I still think it's working as intended: it uses what's in __annotations__ (or passed in to field()). As everyone who has tried to call typing.get_type_hints() knows, it's hard to get right, if it's even possible, because, as you say "when I get around to inspecting the type of the Field objects, I have no idea what namespace they are in". My opinion is that the person who wants a real type object probably has a better idea of that namespace than @dataclass does, but there's a very good chance they don't know, either.

@dataclass goes out of its way to not call typing.get_type_hints(). The original reason for this is not wanting to force typing to be imported, if it wasn't already being used. That may have been addressed with PEP 560, but I've never really checked on the impact.

Another reason for not calling typing.get_type_hints(): there's really only one thing [*] dataclasses wants to know, with regard to the type/annotation of the field: is the type of this field typing.ClassVar? It doesn't seem that the performance issues and possible failures make it worth calling typing.get_type_hints() just for this case. @dataclass uses other tricks (not described here).

In any event, all of this mess is one reason I'd like to see PEP 649 get accepted: there would never be a reason to call typing.get_type_hints(), and the values in the Field object would again be type objects.

Back to my original point: If you ignore the test for ClassVar, then dataclasses completely ignores the values in __annotations__ or Field.type. It's no different from typing.NamedTuple in that regard.
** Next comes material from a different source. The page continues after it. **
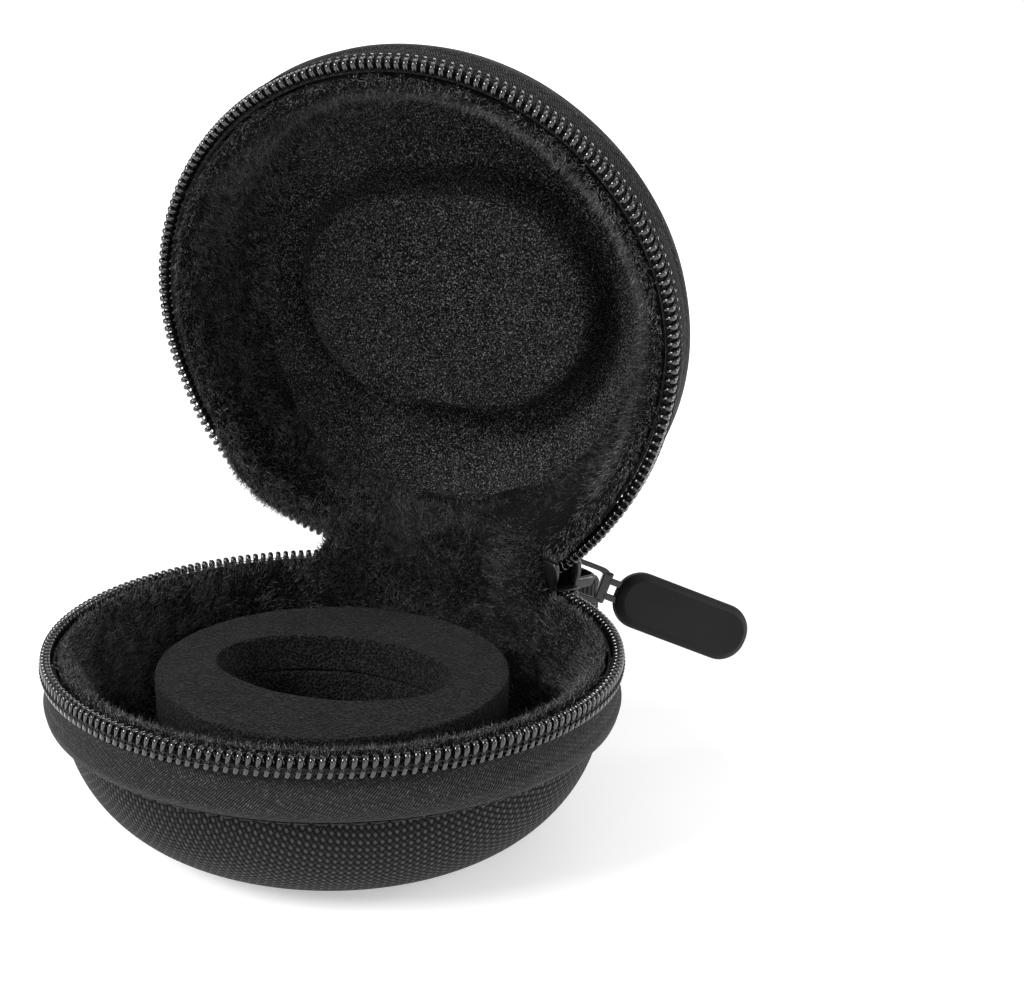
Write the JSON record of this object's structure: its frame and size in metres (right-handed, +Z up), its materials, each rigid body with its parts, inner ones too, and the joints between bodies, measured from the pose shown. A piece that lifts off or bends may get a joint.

I do have sympathy for users looking at Field.type and getting a string instead of a type object: but that's really no different from non-dataclass users looking at any occurrence of __annotations__ and now getting a string: that's a result of PEP 563 across the board, not just with dataclasses. As I said in bpo-39442:

Isn't that the entire point of "from __future__ import annotations"?

Eric

[*]: Actually two things: the other being "is the field of type dataclasses.InitVar?". It has some of the same problems as ClassVar, but we know that dataclasses has been imported, so it's less of a big deal.